International Literacy Day was Tuesday, and marking the day of reading, employees from Lowe’s installed a book case shaped like a red school house at the Santa Rosa School Board building at 5086 Canal Street. Patti Petrie, literacy coordinator for Santa Rosa School District, was the driving force behind the Little Free Library installation, as they’re known, which allows members of the community to take books for free. Currently, there is only one in Santa Rosa County, located at the Tastee-Freez on Highway 90. During the SRC Board of County Commissioners committee meeting, Commissioner Jayer Williamson said he wants to see two more installed, at Benny Russell Park and Floridatown Park.

Petrie said she got the idea to add the book exchanges in Santa Rosa County from her regular walks with her grandson in her Pensacola neighborhood. “In East Hill, they built them to look like the homes they’re in front of. They are on every block there,” she said.

The concept comes from the Little Free Library nonprofit organization founded in 2009 by Todd Bol. According to the nonprofit’s website, Bol, the son of a former school teacher, built the first Little Free Library in Wisconsin, a model of a one-room red school house, to honor his mother and to promote literacy in his community. “His neighbors and friends loved it. He built several more and gave them away,” the site says. Six years past now, the organization has over 30,000 registered book exchanges in all 50 states and over 70 countries, according to the website.

During the BOCC meeting, Williamson said Petrie and “S.S. Dixon Intermediate Principal Linda Gooch, and a parent, Gina Jones, with the parent teacher student organization at S.S. Dixon, they approached me about the Little Free Libraries…Basically they want to use Benny Russell Park as one and S. S. Dixon Intermediate would like to stock that one, and then Pace High School would like to stock one at Floridatown Park… It just gets reading out of the boundaries of school and into our parks.”

Williamson also related his own early troubles with reading. “It’s dear to my heart, too, because I struggled as a child in first, second grade with reading and it made me really hate school and it made me fail in other subjects because my reading was bad. I did not like where it came to a part of the class where you had to read out loud.
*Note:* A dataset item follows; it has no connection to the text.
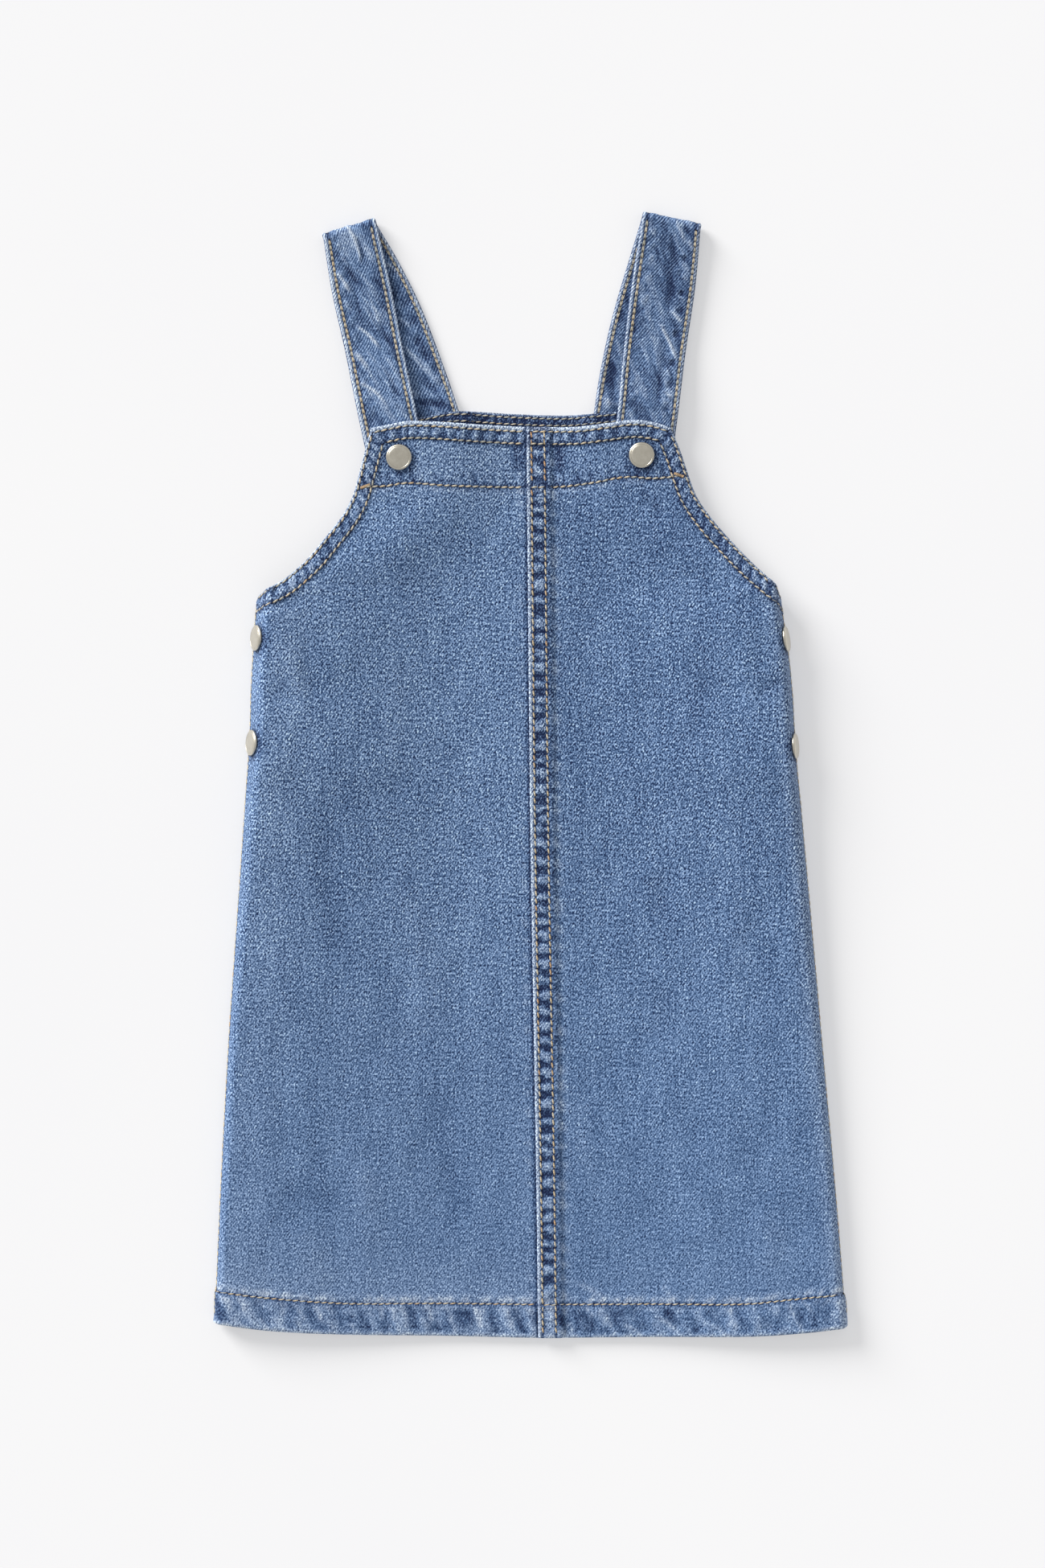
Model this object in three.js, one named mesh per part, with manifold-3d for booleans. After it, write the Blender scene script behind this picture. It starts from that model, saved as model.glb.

It was tough to grow up to not be able to read well. I went through a lot of tutoring and now I love to read…I look forward to coming to S.S. Dixon Intermediate and reading to the children there this month.”

Lowes constructed and erected the Little Free Library at the school board building. Mike Dwyer, with Lowes human resources, said the project came through the company’s Lowes Heroes Program, “an annual program Lowes runs where every store is allotted so much money to do a project in the community.” He said this year three were chosen in Santa Rosa County and the Little Free Library at the school board building was one of them. Dwyer said the Pace store’s manager, Chad Rakestraw signed off on the project, which was then designed, constructed, and painted by Terry Almond, Patrick Lessard, and Rebecca Kilpatrick. “We gave them the idea and let them run with it,” Dwyer said. The other two projects Lowes chose were shelves for a storage room at the Santa Rosa Kid’s House and the overhaul of a deck at the Pregnancy Resource Center according to Dwyer.

While Lowes took care of this initial book exchange, Williamson said Home Depot would be willing to provide the materials for the libraries at Benny Russell and Floridatown parks and possibly the labor.

In about three weeks time, the exchange at the school board building will be registered and added to the map available at littlefreelibrary.org, according to Petrie, when the plaque and sign arrive. She said the day this happens would be a more official unveiling. As more of the free book cabinets show up, she wants literature available for adults as well as children, and hopes to see businesses and other organizations erect them around Santa Rosa County. She said, “The point is it’s a community movement, not just the schools. Today was the start.”